Either Laura Meckler or the WSJ copy editor was asleep on the job over those sentences. They don't mean what she meant to say at all.

The median household income in 2007 was about $51K. It takes a pretty broad definition of "middle class" to include couples making over four times as much (especially since the $51K isn't AGI as far as I know). But people want to believe that the middle class is more economically diverse than the upper class. It makes sense that it should be so, but it just ain't so. Even confining the range of the rich to those who make six-figure incomes, leaving out all above, there is obviously a much bigger range between 100,000 and 999,999 than there is between, say, 40,000 and 99,999.
From: [identity profile] ethelmay.livejournal.com
Oh, I know, I didn't mean to imply that they did. It's just that Meckler got the terminology all catawampus. If you're in the 33% bracket, you don't get to deduct 33% of mortgage interest. You deduct 100% of your mortgage interest, and therefore don't have to pay income tax on any of it, saving you 33%. So I was going, wow, in the WSJ she got away with being that sloppy? But it really wasn't related to the points you were making at all.

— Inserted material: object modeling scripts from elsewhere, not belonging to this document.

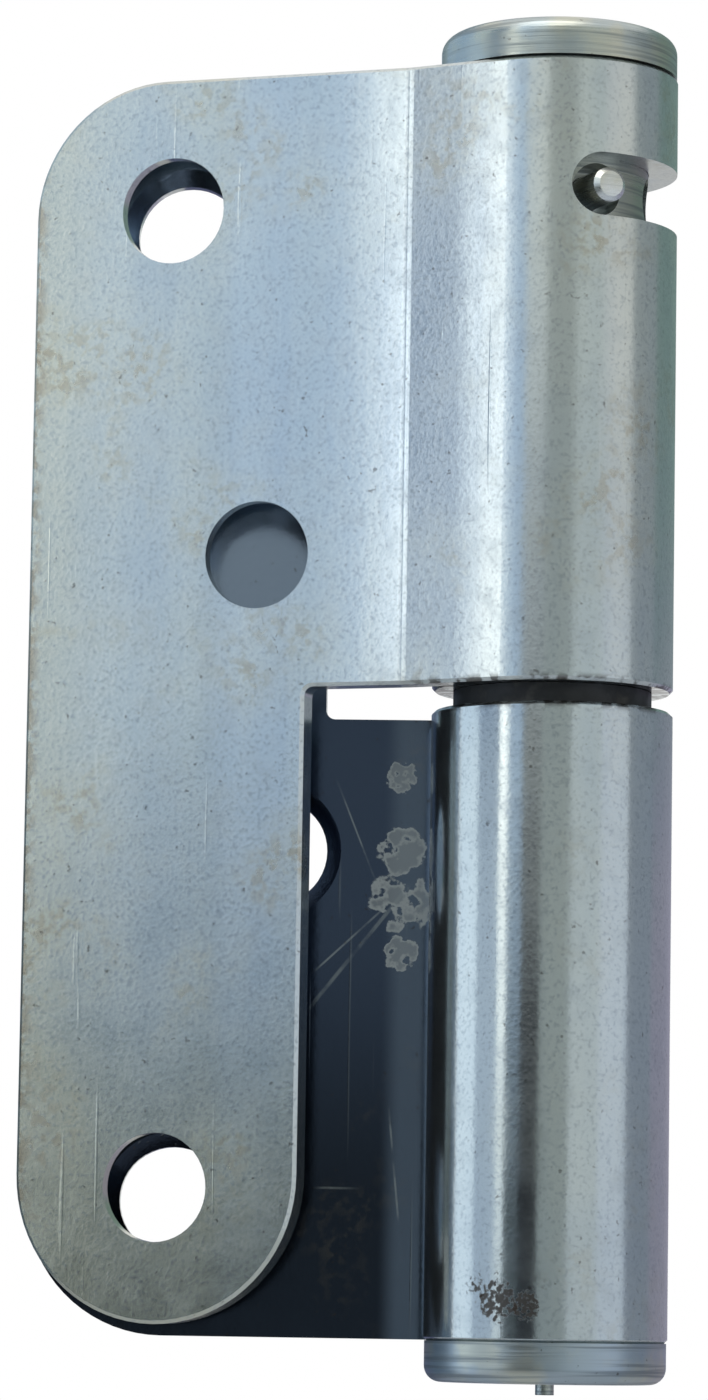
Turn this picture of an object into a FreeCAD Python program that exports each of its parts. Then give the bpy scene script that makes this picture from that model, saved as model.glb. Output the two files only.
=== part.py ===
import FreeCAD, Part
import os
import Sketcher
from math import asin, atan2, cos, degrees, hypot, pi, radians, sin, sqrt, tan

# Self-closing spring hinge, closed and unmounted, in millimetres.
#
# Two identical steel leaves, one turned end for end, share a rolled barrel.
# Each plate is cranked beside the barrel, so that the closed leaves stand in a narrow wedge.
# A torsion spring runs through both barrel halves. Its foot is held by the anchor cap, its head by
# the tension cap, whose stop pin can be moved from hole to hole through a slot in the upper barrel.
#
# The frame: Z runs up along the hinge axis. The lower leaf screws to the door frame with its outer
# face, the plane Y = 0, and the origin lies midway between its two outer screw holes.
# The leaves reach from the barrel towards -X, and the barrel stands at -Y of the frame.

# Sizes that can be set by themselves, each with what it measures.
SIZES = {
    "leaf_height": (109.0, "leaf, from the barrel end to the tip of its leg"),
    "leaf_thickness": (2.5, "sheet that the leaves are stamped and rolled from"),
    "leg_width": (25.6, "narrow leg of a leaf"),
    "tip_corner_radius": (12.0, "rounded outer corner beside the barrel half"),
    "notch_radius": (0.8, "inner corner where the leg leaves the broad part"),
    "screw_setback": (32.7, "hinge axis to the outer screw holes"),
    "screw_margin": (11.7, "outer screw holes, from the nearer end of the leaf"),
    "middle_setback": (24.4, "hinge axis to the middle screw hole"),
    "middle_margin": (11.6, "middle screw hole, from the notch edge of the broad part"),
    "screw_hole_diameter": (9.4, "through hole for a screw"),
    "countersink_diameter": (12.0, "mouth of the screw hole on the inner face"),
    "barrel_diameter": (20.9, "outside of the rolled barrel"),
    "crank_angle": (10.0, "neck beside the barrel against the plate"),
    "crease_setback": (11.1, "hinge axis to the crease between neck and plate, on the outer face"),
    "crease_radius": (5.0, "bend at the crease, on the outer face"),
    "barrel_length": (54.1, "each barrel half"),
    "barrel_gap": (1.8, "between the two barrel halves"),
    "edge_break": (0.3, "rolled-over edge round the outer face of a leaf and its barrel ends"),
    "seam_gap": (0.3, "open joint where the rolled sheet meets the plate"),
    "tip_clearance": (0.3, "between the closed leaves at their tips"),
    "cap_inset": (0.1, "head of a cap, inside the outer surface of the barrel"),
    "cap_head_height": (3.5, "thickness of a head"),
    "cap_edge_radius": (1.4, "rounded outer edge of a head"),
    "cap_lift": (0.15, "running gap under the head of the tension cap"),
    "plug_clearance": (0.05, "between a turning piece and the barrel bore, on the radius"),
    "tension_plug_length": (18.0, "body of the tension cap inside the barrel"),
    "anchor_plug_length": (12.0, "body of the anchor cap inside the barrel"),
    "pip_diameter": (1.6, "turned pip under the anchor cap"),
    "pip_height": (1.0, "turned pip under the anchor cap"),
    "slot_drop": (11.1, "barrel rim down to the middle of the tension slot"),
    "slot_height": (5.5, "width of the tension slot along the axis"),
    "slot_first_angle": (37.2, "first round end of the slot, from the leaf's outer normal"),
    "slot_last_angle": (162.2, "last round end of the slot, from the leaf's outer normal"),
    "bar_hole_count": (6, "radial holes round the tension cap"),
    "bar_hole_diameter": (4.6, "mouth of a radial hole, which takes the tensioning bar"),
    "bar_hole_depth": (2.5, "mouth of a radial hole"),
    "pin_angle": (41.0, "stop pin, from the leaf's outer normal"),
    "pin_diameter": (3.0, "stop pin"),
    "pin_length": (9.7, "stop pin"),
    "pin_bevel": (0.4, "ends of the stop pin"),
    "pin_proud": (0.15, "how far the stop pin stands out of the barrel"),
    "pin_clearance": (0.05, "between the stop pin and its hole, on the radius"),
    "sleeve_wall": (0.9, "pivot sleeve that lines both barrel halves"),
    "sleeve_reach": (13.0, "pivot sleeve, from mid height into each barrel half"),
    "washer_inset": (1.85, "rim of the thrust washer, inside the outer surface of the barrel"),
    "washer_clearance": (0.05, "above and below the thrust washer"),
    "spring_clearance": (0.4, "between the torsion spring and the pivot sleeve"),
    "spring_wire": (2.6, "torsion spring wire"),
    "spring_pitch": (4.4, "between neighbouring turns"),
    "spring_tang": (3.6, "straight end of the wire, seated in a cap"),
    "tang_clearance": (0.1, "between a wire end and its seat, on the radius"),
}

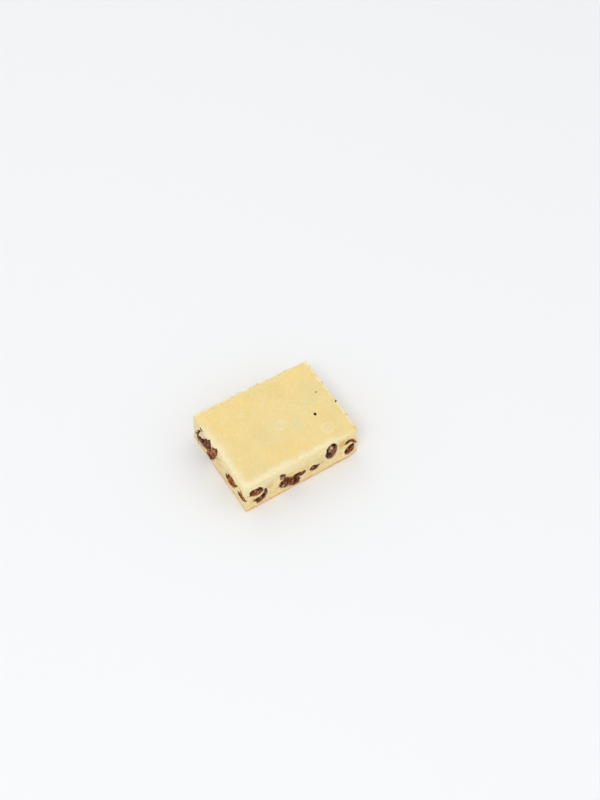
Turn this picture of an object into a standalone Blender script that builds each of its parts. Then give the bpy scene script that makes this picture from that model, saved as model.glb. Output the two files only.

Date: 2009-02-27 09:07 pm (UTC)
From: [identity profile] jinasphinx.livejournal.com
My gut reaction is heck no, $208k AGI is not middle-class. Even Mitt Romney agrees. :) http://www.factcheck.org/askfactcheck/is_there_a_standard_accepted_definition_of.html

Although then I wonder, is my little family middle-class? Our AGI is I think about twice the median household income ethelmay cites. But it feels to me like we're middle class: we have a comfortable suburban lifestyle and we don't sweat eating out or book/DVD spending sprees. But we do sweat about useful health insurance, how to afford daycare for a hypothetical second kid, or what if one of our 14-year-old cars needs major repair.

I agree there should not be a mortgage interest deduction. Besides being regressive, it's there to encourage people to borrow money. We're now seeing how that approach built a house of cards on sand. I'd like to see an end to people budgeting by interest rates and monthly payments, and getting back to "What is the lump sum?"/"Do I have that much in my piggybank?"